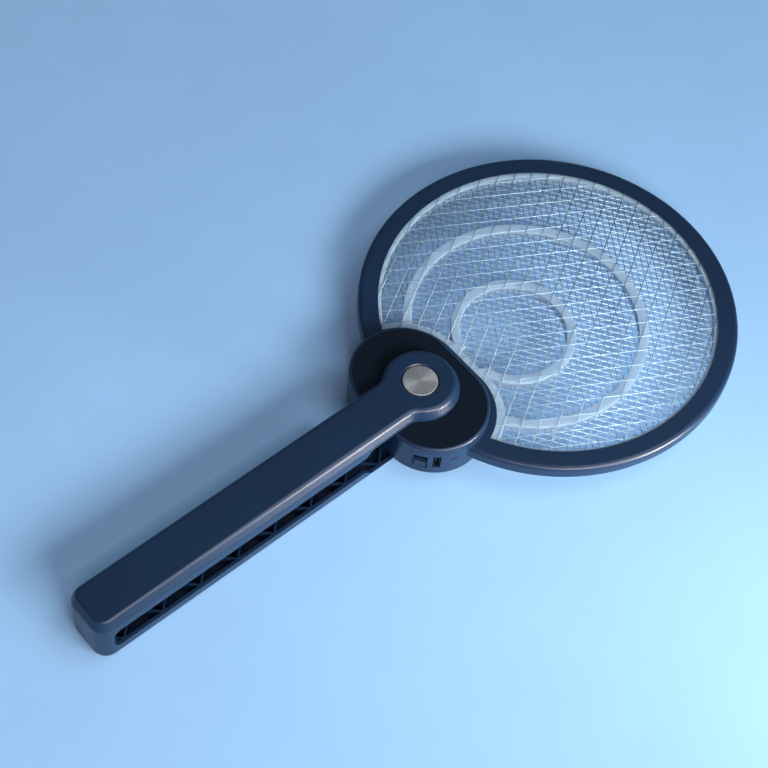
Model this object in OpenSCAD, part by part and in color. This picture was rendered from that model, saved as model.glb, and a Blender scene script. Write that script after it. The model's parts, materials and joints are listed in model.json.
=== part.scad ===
// Folding electric fly swatter: a round mesh head on a hub that turns between the two arms of
// a forked handle. Millimetres. Z up, +Y from the handle to the head, Z = 0 on the rest face.

/* [Handle] */
// Thickness over both arms
grip_h = 36.8; // [32:0.1:42]
// Width of the arms
grip_w = 28.8; // [24:0.1:32]
// Length behind the pivot
grip_l = 214.5; // [210:0.5:240]
// Plan radius of the butt corners
butt_r = 8; // [4:0.5:12]
// Width of the chamfer round both arms
cham_w = 2.6; // [1:0.1:4]
// Height of the chamfer
cham_h = 5.6; // [3:0.1:6]
// Rounding between chamfer and side wall
crease_f = 4; // [1:0.5:6]
// Rounding between chamfer and flat at the butt
butt_f = 1.6; // [0.5:0.1:3]
// Rounding between chamfer and flat at the neck and on the eye
neck_f = 2.8; // [1:0.1:4]
// Radius of the eye round the pivot
eye_r = 21.4; // [18:0.1:24]
// Concave radius between arm and eye
cove_r = 8; // [3:0.5:12]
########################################
## WHAT TO DO
Repeat the data above exactly.

## EXPECTED OUTPUT
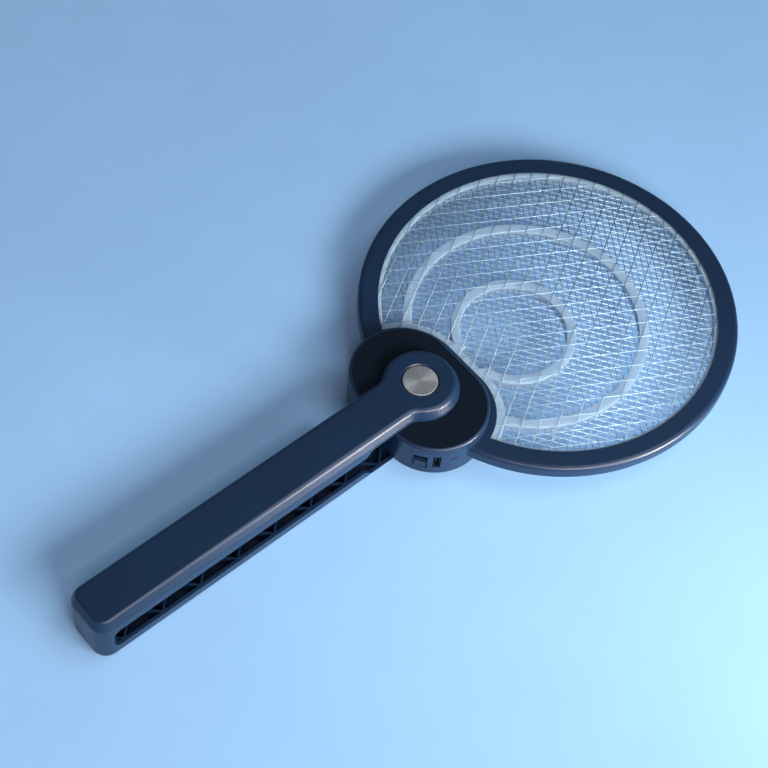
Model this object in OpenSCAD, part by part and in color. This picture was rendered from that model, saved as model.glb, and a Blender scene script. Write that script after it. The model's parts, materials and joints are listed in model.json.
=== part.scad ===
// Folding electric fly swatter: a round mesh head on a hub that turns between the two arms of
// a forked handle. Millimetres. Z up, +Y from the handle to the head, Z = 0 on the rest face.

/* [Handle] */
// Thickness over both arms
grip_h = 36.8; // [32:0.1:42]
// Width of the arms
grip_w = 28.8; // [24:0.1:32]
// Length behind the pivot
grip_l = 214.5; // [210:0.5:240]
// Plan radius of the butt corners
butt_r = 8; // [4:0.5:12]
// Width of the chamfer round both arms
cham_w = 2.6; // [1:0.1:4]
// Height of the chamfer
cham_h = 5.6; // [3:0.1:6]
// Rounding between chamfer and side wall
crease_f = 4; // [1:0.5:6]
// Rounding between chamfer and flat at the butt
butt_f = 1.6; // [0.5:0.1:3]
// Rounding between chamfer and flat at the neck and on the eye
neck_f = 2.8; // [1:0.1:4]
// Radius of the eye round the pivot
eye_r = 21.4; // [18:0.1:24]
// Concave radius between arm and eye
cove_r = 8; // [3:0.5:12]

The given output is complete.